- [Your task]
Extract exactly those lines that lie between the start of the material and the line with "recess_depth = 1.0", including both boundary lines and no others.

▼

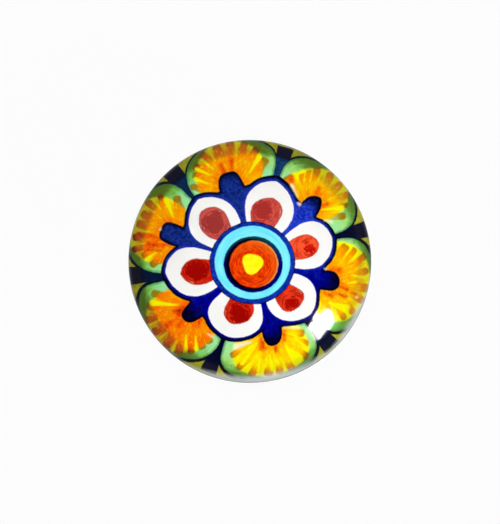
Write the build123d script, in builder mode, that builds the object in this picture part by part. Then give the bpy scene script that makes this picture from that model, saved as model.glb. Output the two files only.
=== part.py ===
# Round ceramic cabinet knob with a domed, decorated face.
# The glazed body is one turned and fired piece: a shallow dome with a sloping rim on a short waisted stem. A
# knurled metal insert is cemented into a blind socket in the stem, and takes the machine screw that comes
# through the door.
# The origin is the centre of the seat, where the foot meets the door, and +Z runs out through the face.
# All sizes are in millimetres.

import os
from math import asin, cos, degrees, radians, sin

from build123d import *

# Head
head_diameter = 38.0  # across the widest line of the head
projection = 27.0  # from the door to the top of the crown
face_radius = 34.0  # of the shallow dome
shoulder_radius = 2.0  # of the roll from the dome into the rim's slope
rim_slope = 55.0  # how steeply the rim falls away, in degrees
rim_slope_length = 2.1
rim_radius = 3.9  # of the roll from the slope into the widest line
rim_roll = 4.3  # how far down the rim keeps its fullness before it turns under
under_head_cove = 5.0  # how far up the stem runs before it sweeps out under the head

# Stem and foot
foot_diameter = 20.0
foot_band = 1.8  # straight wall of the foot above the door
foot_edge = 0.6  # rounding of the foot's lower edge
shoulder_edge = 0.5  # rounding where the foot's wall turns in to the waist
waist_depth = 1.9  # how far the waist is drawn in from the foot
waist_height = 5.6  # of the narrowest line above the door

# Recess in the seat, so that only a ring of the foot touches the door
recess_diameter = 12.4
recess_depth = 1.0

# Threaded insert, M4
thread_bore = 3.3  # across the crests of the thread
bore_mouth = 4.4  # across the countersink that starts the screw
insert_diameter = 7.0  # across the tips of the knurl
insert_length = 10.0  # of the barrel above the flange
flange_diameter = 10.0
flange_thickness = 0.7
knurl_band = 3.3  # length of each knurled band
knurl_grooves = 24  # round each band
knurl_depth = 0.32
relief_depth = 0.55  # of the plain rings beside the bands, from the knurl's tips
relief_width = 0.7  # of the plain ring under the flange
tip_chamfer = 0.35  # at the insert's inner end

# Fit of the insert in the body
cement_gap = 0.15  # film of cement round the barrel
socket_end_gap = 0.8  # room for spare cement past the insert's inner end
socket_lead_in = 0.4  # chamfer at the socket's mouth

head_radius = head_diameter / 2
foot_radius = foot_diameter / 2
waist_radius = foot_radius - waist_depth
face_centre_height = projection - face_radius
rim_centre_radius = head_radius - rim_radius
slope_width = rim_slope_length * cos(radians(rim_slope))
slope_drop = rim_slope_length * sin(radians(rim_slope))
roll_difference = rim_radius - shoulder_radius
shoulder_centre_radius = rim_centre_radius + roll_difference * sin(radians(rim_slope)) - slope_width
shoulder_reach = face_radius - shoulder_radius  # from the centre of the face's arc
face_angle = degrees(asin(shoulder_centre_radius / shoulder_reach))  # of the dome's edge from the knob's axis
shoulder_centre_height = face_centre_height + shoulder_reach * cos(radians(face_angle))
widest_height = shoulder_centre_height - roll_difference * cos(radians(rim_slope)) - slope_drop
insert_radius = insert_diameter / 2
relief_radius = insert_radius - relief_depth
seat_plane = -Plane.XY  # faces the door

# The body's section is turned about the knob's axis: seat, foot wall, cove into the waist, an ogee that
# sweeps out under the head to the widest line, the rim's roll and slope, the shoulder, and the domed face.
# They all meet without a crease.
with BuildPart() as glazed_body:
    with BuildSketch(Plane.XZ):
        with BuildLine():
            seat = Line((0, 0), (foot_radius, 0))
            foot_wall = Line(seat @ 1, (foot_radius, foot_band))
            waist_cove = Bezier(
                foot_wall @ 1,
                (waist_radius, foot_band),
                (waist_radius, waist_height),
            )
            under_head = Bezier(
                waist_cove @ 1,
                (waist_radius, waist_height + under_head_cove),
                (head_radius, widest_height - rim_roll),
                (head_radius, widest_height),
            )
            rim = CenterArc(
                center=(rim_centre_radius, widest_height),
                radius=rim_radius,
                start_angle=0,
                arc_size=90 - rim_slope,
            )
            shoulder = CenterArc(
                center=(shoulder_centre_radius, shoulder_centre_height),
                radius=shoulder_radius,
                start_angle=90 - rim_slope,
                arc_size=rim_slope - face_angle,
            )
            Line(rim @ 1, shoulder @ 0)
            face = CenterArc(
                center=(0, face_centre_height),
                radius=face_radius,
                start_angle=90 - face_angle,
                arc_size=face_angle,
            )
            Line(face @ 1, seat @ 0)
        make_face()
    revolve(axis=Axis.Z)

    foot_rings = glazed_body.edges().filter_by(GeomType.CIRCLE).filter_by(
        lambda edge: abs(edge.radius - foot_radius) < 1e-6
    )
    fillet(foot_rings.sort_by(Axis.Z)[0], foot_edge)
    fillet(foot_rings.sort_by(Axis.Z)[-1], shoulder_edge)

    with Locations(seat_plane):
        CounterBoreHole(
            radius=insert_radius + cement_gap,
            counter_bore_radius=recess_diameter / 2,
            counter_bore_depth=recess_depth,
            depth=recess_depth + insert_length + socket_end_gap,
        )
    socket_mouth = glazed_body.edges().filter_by(GeomType.CIRCLE).filter_by(
        lambda edge: abs(edge.radius - insert_radius - cement_gap) < 1e-6
    ).sort_by(Axis.Z)[0]
    chamfer(socket_mouth, socket_lead_in)

# The insert's flange lies against the floor of the recess, just clear of the door. Two knurled bands with
# plain rings beside them key it into the cement.
with BuildPart() as threaded_insert:
    with BuildSketch(Plane.XY.offset(recess_depth - flange_thickness)):
        Circle(flange_diameter / 2)
    extrude(amount=flange_thickness)
    with BuildSketch(Plane.XY.offset(recess_depth)):
        Circle(relief_radius)
    extrude(amount=insert_length)

    lower_band = recess_depth + relief_width
    upper_band = recess_depth + insert_length - knurl_band
    for band_height in (lower_band, upper_band):
        with BuildSketch(Plane.XY.offset(band_height)):
            Circle(insert_radius)
            with PolarLocations(insert_radius, knurl_grooves):
                Polygon(
                    (-knurl_depth, 0),
                    (knurl_depth, knurl_depth * 2),
                    (knurl_depth, -knurl_depth * 2),
                    align=None,
                    mode=Mode.SUBTRACT,
                )
        extrude(amount=knurl_band)

    with BuildSketch(Plane.XZ):
        with BuildLine():
            inner_end = recess_depth + insert_length
            Polyline(
                (insert_radius - tip_chamfer, inner_end),
                (insert_radius, inner_end),
                (insert_radius, inner_end - tip_chamfer),
                close=True,
            )
        make_face()
    revolve(axis=Axis.Z, mode=Mode.SUBTRACT)

    with Locations(seat_plane.offset(flange_thickness - recess_depth)):
        CounterSinkHole(
            radius=thread_bore / 2,
            counter_sink_radius=bore_mouth / 2,
            counter_sink_angle=90,
        )

os.makedirs("parts", exist_ok=True)
for name, piece in {
    "glazed_body": glazed_body,
    "threaded_insert": threaded_insert,
}.items():
    piece.part.label = name
    export_step(piece.part, f"parts/{name}.step")
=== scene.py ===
# Painted ceramic cabinet knob: white tin glaze with a flower in oxide colours on the domed face, bare fired
# clay at the foot, a threaded brass insert in the back, and a plain pale studio.
import math

import bpy
import numpy as np
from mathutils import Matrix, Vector


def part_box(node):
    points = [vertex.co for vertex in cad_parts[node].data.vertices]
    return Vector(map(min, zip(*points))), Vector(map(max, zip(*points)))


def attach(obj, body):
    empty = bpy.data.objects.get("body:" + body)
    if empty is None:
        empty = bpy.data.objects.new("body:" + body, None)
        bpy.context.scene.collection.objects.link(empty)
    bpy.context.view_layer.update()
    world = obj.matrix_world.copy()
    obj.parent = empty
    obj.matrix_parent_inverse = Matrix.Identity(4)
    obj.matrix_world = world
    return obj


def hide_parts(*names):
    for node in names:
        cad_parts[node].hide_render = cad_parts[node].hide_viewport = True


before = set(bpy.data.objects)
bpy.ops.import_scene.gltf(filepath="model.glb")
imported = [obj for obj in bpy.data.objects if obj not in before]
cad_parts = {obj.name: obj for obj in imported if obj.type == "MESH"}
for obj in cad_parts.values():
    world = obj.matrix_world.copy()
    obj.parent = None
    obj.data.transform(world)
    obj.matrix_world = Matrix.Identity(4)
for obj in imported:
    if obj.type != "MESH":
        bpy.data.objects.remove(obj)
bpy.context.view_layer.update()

MM = 0.001  # the scene is in metres, and the sizes below are in millimetres
same_place = 1e-6  # points closer than this are one
body_low, body_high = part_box("glazed_body")
insert_low, insert_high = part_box("threaded_insert")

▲

- [The reply]
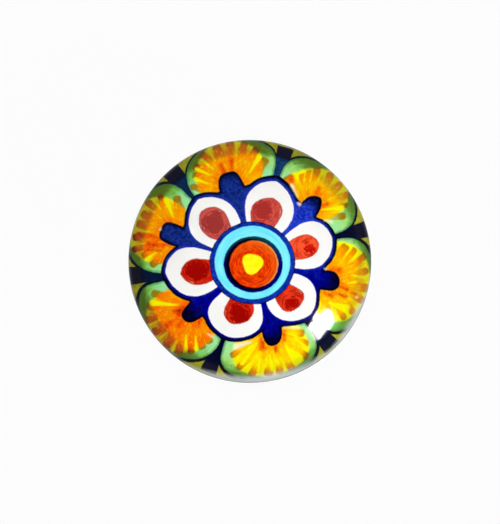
Write the build123d script, in builder mode, that builds the object in this picture part by part. Then give the bpy scene script that makes this picture from that model, saved as model.glb. Output the two files only.
=== part.py ===
# Round ceramic cabinet knob with a domed, decorated face.
# The glazed body is one turned and fired piece: a shallow dome with a sloping rim on a short waisted stem. A
# knurled metal insert is cemented into a blind socket in the stem, and takes the machine screw that comes
# through the door.
# The origin is the centre of the seat, where the foot meets the door, and +Z runs out through the face.
# All sizes are in millimetres.

import os
from math import asin, cos, degrees, radians, sin

from build123d import *

# Head
head_diameter = 38.0  # across the widest line of the head
projection = 27.0  # from the door to the top of the crown
face_radius = 34.0  # of the shallow dome
shoulder_radius = 2.0  # of the roll from the dome into the rim's slope
rim_slope = 55.0  # how steeply the rim falls away, in degrees
rim_slope_length = 2.1
rim_radius = 3.9  # of the roll from the slope into the widest line
rim_roll = 4.3  # how far down the rim keeps its fullness before it turns under
under_head_cove = 5.0  # how far up the stem runs before it sweeps out under the head

# Stem and foot
foot_diameter = 20.0
foot_band = 1.8  # straight wall of the foot above the door
foot_edge = 0.6  # rounding of the foot's lower edge
shoulder_edge = 0.5  # rounding where the foot's wall turns in to the waist
waist_depth = 1.9  # how far the waist is drawn in from the foot
waist_height = 5.6  # of the narrowest line above the door

# Recess in the seat, so that only a ring of the foot touches the door
recess_diameter = 12.4
recess_depth = 1.0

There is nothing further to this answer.